Can all of these lines be returned exactly?

━━━━━ Information given

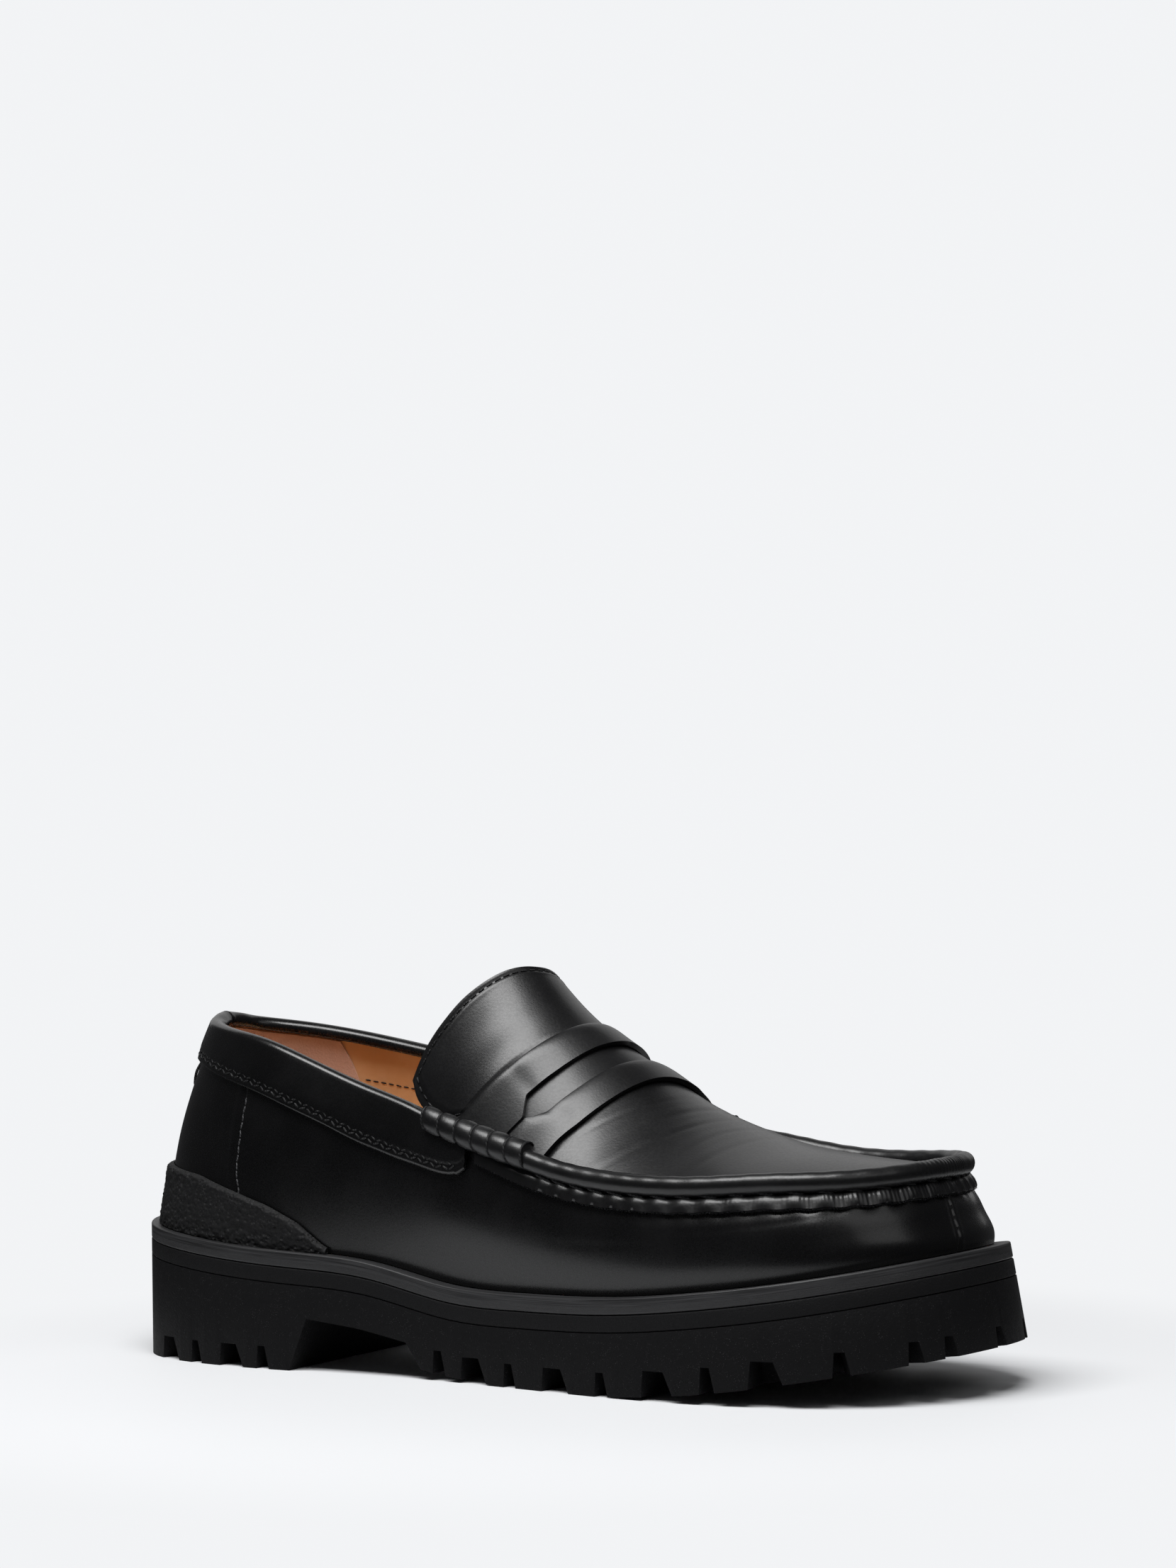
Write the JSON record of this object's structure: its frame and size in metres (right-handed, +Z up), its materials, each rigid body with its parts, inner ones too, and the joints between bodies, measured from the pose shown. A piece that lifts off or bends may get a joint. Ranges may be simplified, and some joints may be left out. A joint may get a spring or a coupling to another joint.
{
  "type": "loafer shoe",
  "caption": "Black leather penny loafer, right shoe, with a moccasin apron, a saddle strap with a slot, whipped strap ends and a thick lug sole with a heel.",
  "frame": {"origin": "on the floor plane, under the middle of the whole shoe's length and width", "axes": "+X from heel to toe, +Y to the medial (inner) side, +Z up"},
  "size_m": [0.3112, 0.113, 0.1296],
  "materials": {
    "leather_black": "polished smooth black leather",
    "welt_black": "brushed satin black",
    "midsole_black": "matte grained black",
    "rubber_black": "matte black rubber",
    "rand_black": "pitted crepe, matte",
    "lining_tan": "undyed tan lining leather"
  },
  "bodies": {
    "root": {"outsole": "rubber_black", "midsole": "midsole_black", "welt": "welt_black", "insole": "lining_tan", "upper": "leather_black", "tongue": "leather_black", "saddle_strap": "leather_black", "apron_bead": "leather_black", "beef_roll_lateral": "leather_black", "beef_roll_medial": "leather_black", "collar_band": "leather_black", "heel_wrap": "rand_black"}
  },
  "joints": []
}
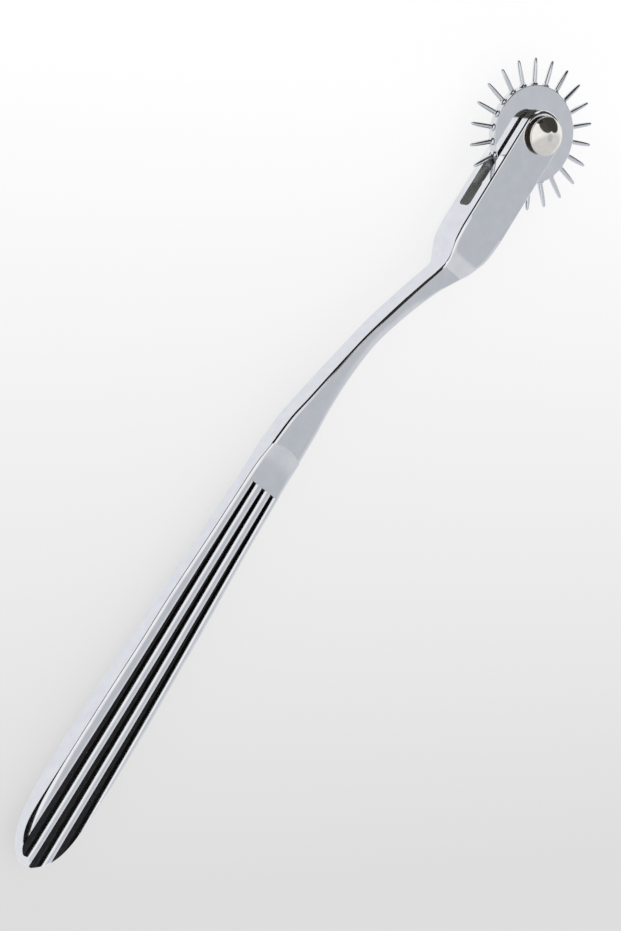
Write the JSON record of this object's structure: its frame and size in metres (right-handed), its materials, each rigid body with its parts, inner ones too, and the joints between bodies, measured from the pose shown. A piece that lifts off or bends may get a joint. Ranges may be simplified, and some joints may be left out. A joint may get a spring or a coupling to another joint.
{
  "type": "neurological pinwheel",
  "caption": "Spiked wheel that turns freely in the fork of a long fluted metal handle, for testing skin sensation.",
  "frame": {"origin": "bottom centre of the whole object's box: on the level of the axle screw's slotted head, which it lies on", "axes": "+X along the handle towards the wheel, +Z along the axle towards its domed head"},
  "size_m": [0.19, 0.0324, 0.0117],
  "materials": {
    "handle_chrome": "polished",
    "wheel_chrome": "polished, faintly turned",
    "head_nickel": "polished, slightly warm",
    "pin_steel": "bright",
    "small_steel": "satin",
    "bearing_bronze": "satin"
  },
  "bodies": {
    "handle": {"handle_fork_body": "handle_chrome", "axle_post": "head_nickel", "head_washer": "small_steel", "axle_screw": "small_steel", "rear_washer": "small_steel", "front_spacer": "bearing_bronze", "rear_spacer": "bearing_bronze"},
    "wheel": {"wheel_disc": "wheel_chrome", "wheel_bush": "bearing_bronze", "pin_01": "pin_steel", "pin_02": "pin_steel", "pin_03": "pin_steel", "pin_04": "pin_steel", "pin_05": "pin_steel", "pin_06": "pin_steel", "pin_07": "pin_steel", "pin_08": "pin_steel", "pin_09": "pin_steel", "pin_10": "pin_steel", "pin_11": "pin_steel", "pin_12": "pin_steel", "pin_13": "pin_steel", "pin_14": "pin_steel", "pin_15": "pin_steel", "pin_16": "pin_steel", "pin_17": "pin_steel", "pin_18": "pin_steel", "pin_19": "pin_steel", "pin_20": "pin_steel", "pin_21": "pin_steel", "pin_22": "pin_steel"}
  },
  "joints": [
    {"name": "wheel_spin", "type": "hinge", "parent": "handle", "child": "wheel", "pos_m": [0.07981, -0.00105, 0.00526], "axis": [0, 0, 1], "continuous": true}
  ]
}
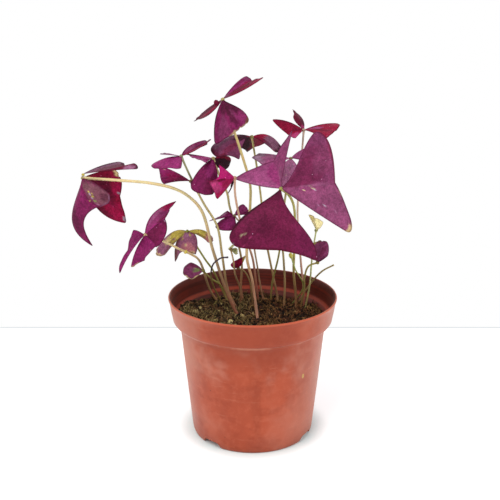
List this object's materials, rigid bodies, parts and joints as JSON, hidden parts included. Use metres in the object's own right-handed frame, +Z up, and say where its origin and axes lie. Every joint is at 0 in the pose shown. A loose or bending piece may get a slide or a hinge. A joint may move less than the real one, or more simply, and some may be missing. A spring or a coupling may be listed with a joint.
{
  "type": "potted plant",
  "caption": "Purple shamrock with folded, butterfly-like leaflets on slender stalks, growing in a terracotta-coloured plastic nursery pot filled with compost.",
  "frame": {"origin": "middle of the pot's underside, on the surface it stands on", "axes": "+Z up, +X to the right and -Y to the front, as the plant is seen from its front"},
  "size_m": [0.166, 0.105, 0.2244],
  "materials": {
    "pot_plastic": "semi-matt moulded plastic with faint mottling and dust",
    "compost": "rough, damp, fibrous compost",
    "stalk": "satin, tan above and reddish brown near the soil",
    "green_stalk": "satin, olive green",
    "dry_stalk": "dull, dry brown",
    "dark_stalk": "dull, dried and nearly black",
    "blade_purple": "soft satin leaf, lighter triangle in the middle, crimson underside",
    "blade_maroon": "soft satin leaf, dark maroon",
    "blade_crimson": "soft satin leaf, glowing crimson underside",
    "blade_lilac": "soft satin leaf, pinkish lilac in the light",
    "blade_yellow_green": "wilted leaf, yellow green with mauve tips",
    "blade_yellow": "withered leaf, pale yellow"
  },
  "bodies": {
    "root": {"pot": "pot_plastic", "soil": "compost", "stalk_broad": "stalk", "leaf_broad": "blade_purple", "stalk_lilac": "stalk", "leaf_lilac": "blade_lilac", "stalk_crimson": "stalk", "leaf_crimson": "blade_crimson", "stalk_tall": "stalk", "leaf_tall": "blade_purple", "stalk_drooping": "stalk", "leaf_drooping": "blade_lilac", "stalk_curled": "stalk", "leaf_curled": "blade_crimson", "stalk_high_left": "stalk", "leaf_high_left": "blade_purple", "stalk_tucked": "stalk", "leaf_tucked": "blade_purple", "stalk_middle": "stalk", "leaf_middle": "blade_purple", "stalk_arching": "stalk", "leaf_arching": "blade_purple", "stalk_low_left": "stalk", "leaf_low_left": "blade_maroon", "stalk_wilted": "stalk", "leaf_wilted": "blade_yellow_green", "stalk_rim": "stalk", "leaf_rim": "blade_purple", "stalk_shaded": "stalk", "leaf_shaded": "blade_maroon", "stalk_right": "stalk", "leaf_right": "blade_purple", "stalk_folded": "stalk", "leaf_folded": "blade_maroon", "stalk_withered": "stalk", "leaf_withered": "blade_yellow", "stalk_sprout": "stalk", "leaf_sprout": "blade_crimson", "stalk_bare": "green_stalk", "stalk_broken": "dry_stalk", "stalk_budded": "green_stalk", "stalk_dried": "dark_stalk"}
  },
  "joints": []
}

━━━━━━━━━━

#### Task answer
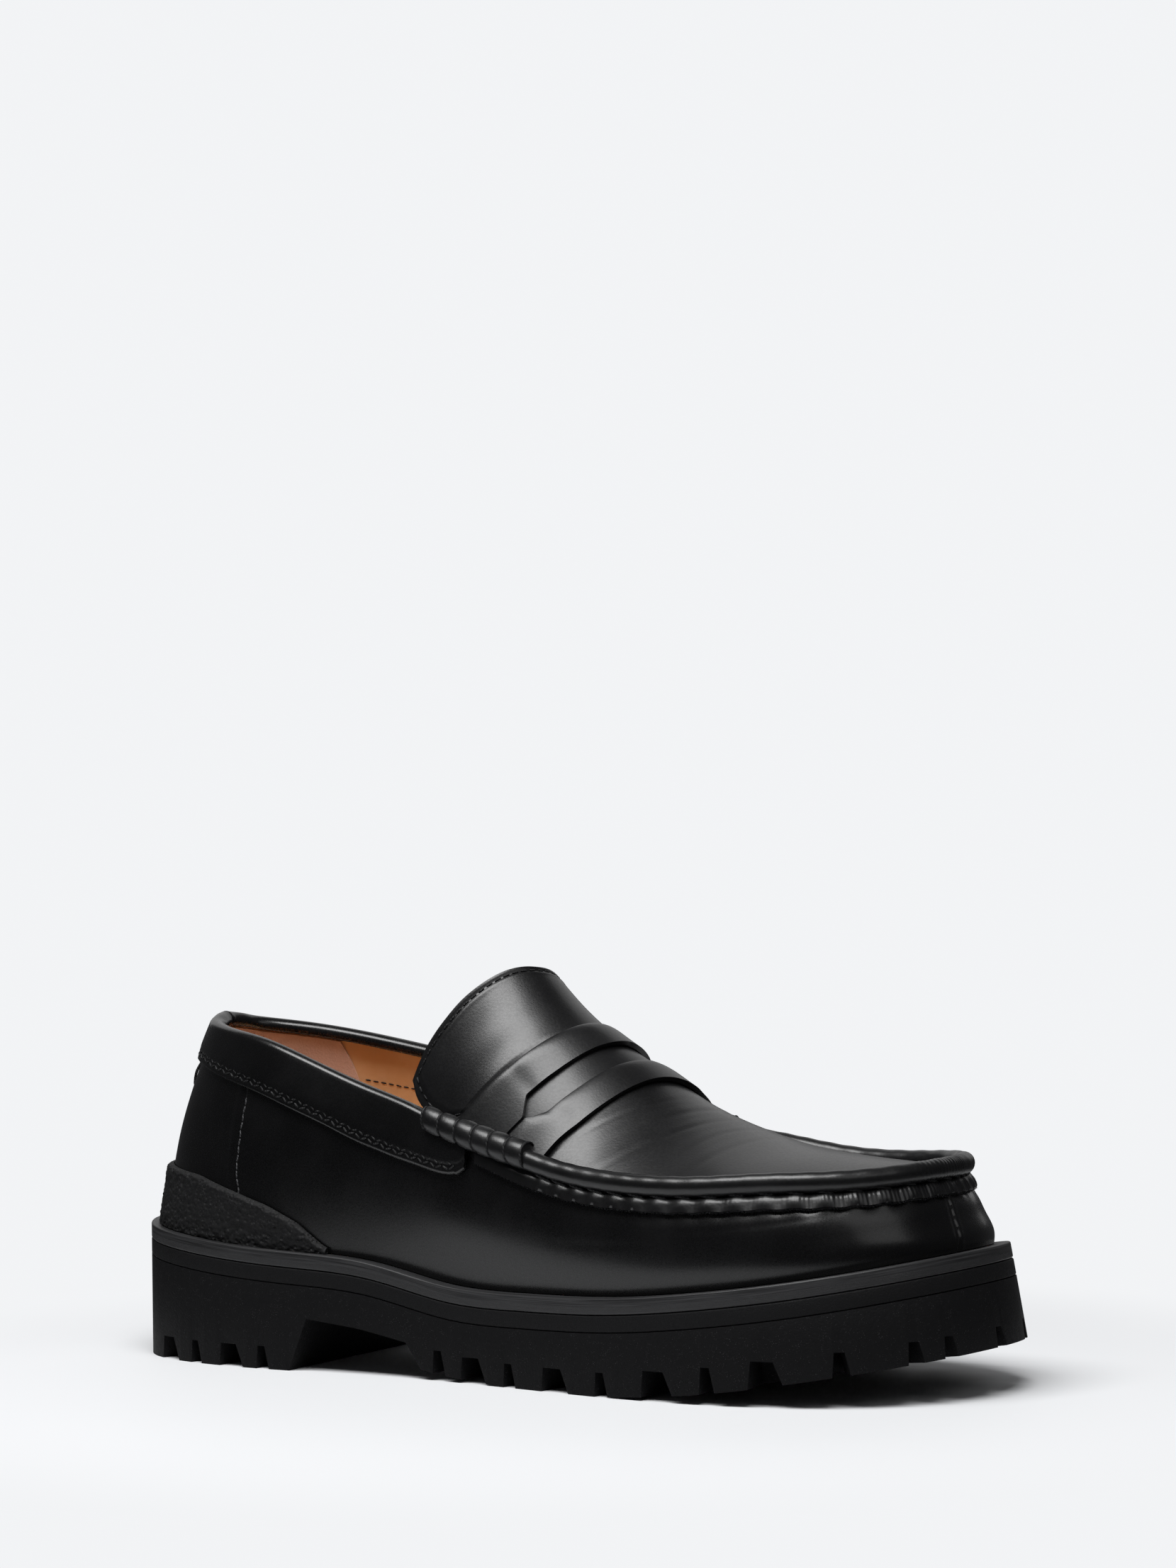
Write the JSON record of this object's structure: its frame and size in metres (right-handed, +Z up), its materials, each rigid body with its parts, inner ones too, and the joints between bodies, measured from the pose shown. A piece that lifts off or bends may get a joint. Ranges may be simplified, and some joints may be left out. A joint may get a spring or a coupling to another joint.
{
  "type": "loafer shoe",
  "caption": "Black leather penny loafer, right shoe, with a moccasin apron, a saddle strap with a slot, whipped strap ends and a thick lug sole with a heel.",
  "frame": {"origin": "on the floor plane, under the middle of the whole shoe's length and width", "axes": "+X from heel to toe, +Y to the medial (inner) side, +Z up"},
  "size_m": [0.3112, 0.113, 0.1296],
  "materials": {
    "leather_black": "polished smooth black leather",
    "welt_black": "brushed satin black",
    "midsole_black": "matte grained black",
    "rubber_black": "matte black rubber",
    "rand_black": "pitted crepe, matte",
    "lining_tan": "undyed tan lining leather"
  },
  "bodies": {
    "root": {"outsole": "rubber_black", "midsole": "midsole_black", "welt": "welt_black", "insole": "lining_tan", "upper": "leather_black", "tongue": "leather_black", "saddle_strap": "leather_black", "apron_bead": "leather_black", "beef_roll_lateral": "leather_black", "beef_roll_medial": "leather_black", "collar_band": "leather_black", "heel_wrap": "rand_black"}
  },
  "joints": []
}
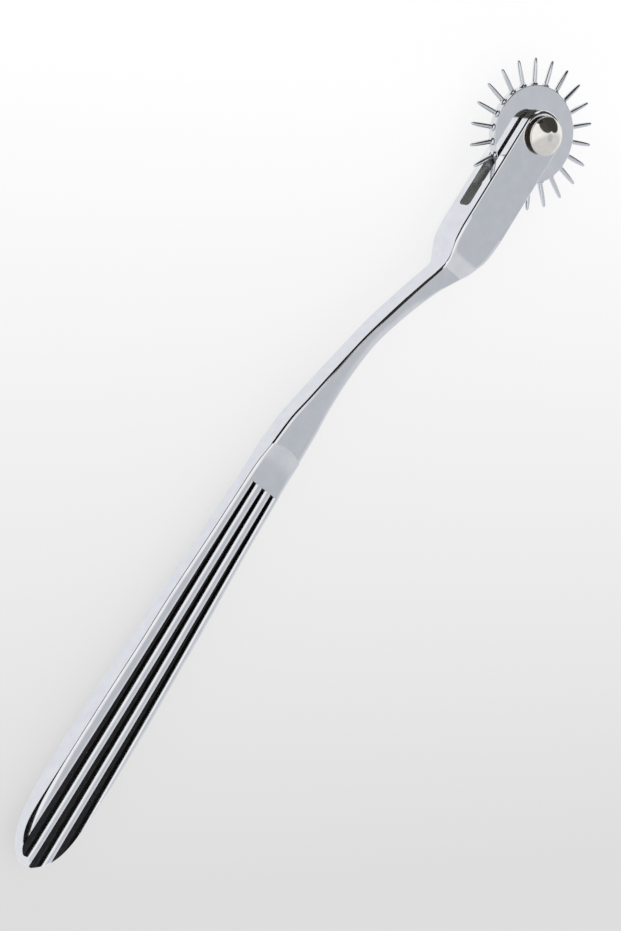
Write the JSON record of this object's structure: its frame and size in metres (right-handed), its materials, each rigid body with its parts, inner ones too, and the joints between bodies, measured from the pose shown. A piece that lifts off or bends may get a joint. Ranges may be simplified, and some joints may be left out. A joint may get a spring or a coupling to another joint.
{
  "type": "neurological pinwheel",
  "caption": "Spiked wheel that turns freely in the fork of a long fluted metal handle, for testing skin sensation.",
  "frame": {"origin": "bottom centre of the whole object's box: on the level of the axle screw's slotted head, which it lies on", "axes": "+X along the handle towards the wheel, +Z along the axle towards its domed head"},
  "size_m": [0.19, 0.0324, 0.0117],
  "materials": {
    "handle_chrome": "polished",
    "wheel_chrome": "polished, faintly turned",
    "head_nickel": "polished, slightly warm",
    "pin_steel": "bright",
    "small_steel": "satin",
    "bearing_bronze": "satin"
  },
  "bodies": {
    "handle": {"handle_fork_body": "handle_chrome", "axle_post": "head_nickel", "head_washer": "small_steel", "axle_screw": "small_steel", "rear_washer": "small_steel", "front_spacer": "bearing_bronze", "rear_spacer": "bearing_bronze"},
    "wheel": {"wheel_disc": "wheel_chrome", "wheel_bush": "bearing_bronze", "pin_01": "pin_steel", "pin_02": "pin_steel", "pin_03": "pin_steel", "pin_04": "pin_steel", "pin_05": "pin_steel", "pin_06": "pin_steel", "pin_07": "pin_steel", "pin_08": "pin_steel", "pin_09": "pin_steel", "pin_10": "pin_steel", "pin_11": "pin_steel", "pin_12": "pin_steel", "pin_13": "pin_steel", "pin_14": "pin_steel", "pin_15": "pin_steel", "pin_16": "pin_steel", "pin_17": "pin_steel", "pin_18": "pin_steel", "pin_19": "pin_steel", "pin_20": "pin_steel", "pin_21": "pin_steel", "pin_22": "pin_steel"}
  },
  "joints": [
    {"name": "wheel_spin", "type": "hinge", "parent": "handle", "child": "wheel", "pos_m": [0.07981, -0.00105, 0.00526], "axis": [0, 0, 1], "continuous": true}
  ]
}
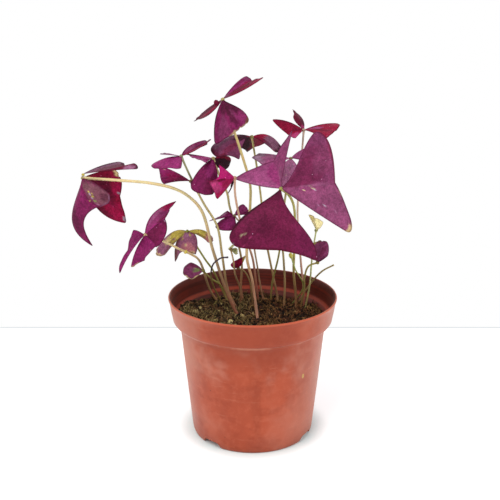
List this object's materials, rigid bodies, parts and joints as JSON, hidden parts included. Use metres in the object's own right-handed frame, +Z up, and say where its origin and axes lie. Every joint is at 0 in the pose shown. A loose or bending piece may get a slide or a hinge. A joint may move less than the real one, or more simply, and some may be missing. A spring or a coupling may be listed with a joint.
{
  "type": "potted plant",
  "caption": "Purple shamrock with folded, butterfly-like leaflets on slender stalks, growing in a terracotta-coloured plastic nursery pot filled with compost.",
  "frame": {"origin": "middle of the pot's underside, on the surface it stands on", "axes": "+Z up, +X to the right and -Y to the front, as the plant is seen from its front"},
  "size_m": [0.166, 0.105, 0.2244],
  "materials": {
    "pot_plastic": "semi-matt moulded plastic with faint mottling and dust",
    "compost": "rough, damp, fibrous compost",
    "stalk": "satin, tan above and reddish brown near the soil",
    "green_stalk": "satin, olive green",
    "dry_stalk": "dull, dry brown",
    "dark_stalk": "dull, dried and nearly black",
    "blade_purple": "soft satin leaf, lighter triangle in the middle, crimson underside",
    "blade_maroon": "soft satin leaf, dark maroon",
    "blade_crimson": "soft satin leaf, glowing crimson underside",
    "blade_lilac": "soft satin leaf, pinkish lilac in the light",
    "blade_yellow_green": "wilted leaf, yellow green with mauve tips",
    "blade_yellow": "withered leaf, pale yellow"
  },
  "bodies": {
    "root": {"pot": "pot_plastic", "soil": "compost", "stalk_broad": "stalk", "leaf_broad": "blade_purple", "stalk_lilac": "stalk", "leaf_lilac": "blade_lilac", "stalk_crimson": "stalk", "leaf_crimson": "blade_crimson", "stalk_tall": "stalk", "leaf_tall": "blade_purple", "stalk_drooping": "stalk", "leaf_drooping": "blade_lilac", "stalk_curled": "stalk", "leaf_curled": "blade_crimson", "stalk_high_left": "stalk", "leaf_high_left": "blade_purple", "stalk_tucked": "stalk", "leaf_tucked": "blade_purple", "stalk_middle": "stalk", "leaf_middle": "blade_purple", "stalk_arching": "stalk", "leaf_arching": "blade_purple", "stalk_low_left": "stalk", "leaf_low_left": "blade_maroon", "stalk_wilted": "stalk", "leaf_wilted": "blade_yellow_green", "stalk_rim": "stalk", "leaf_rim": "blade_purple", "stalk_shaded": "stalk", "leaf_shaded": "blade_maroon", "stalk_right": "stalk", "leaf_right": "blade_purple", "stalk_folded": "stalk", "leaf_folded": "blade_maroon", "stalk_withered": "stalk", "leaf_withered": "blade_yellow", "stalk_sprout": "stalk", "leaf_sprout": "blade_crimson", "stalk_bare": "green_stalk", "stalk_broken": "dry_stalk", "stalk_budded": "green_stalk", "stalk_dried": "dark_stalk"}
  },
  "joints": []
}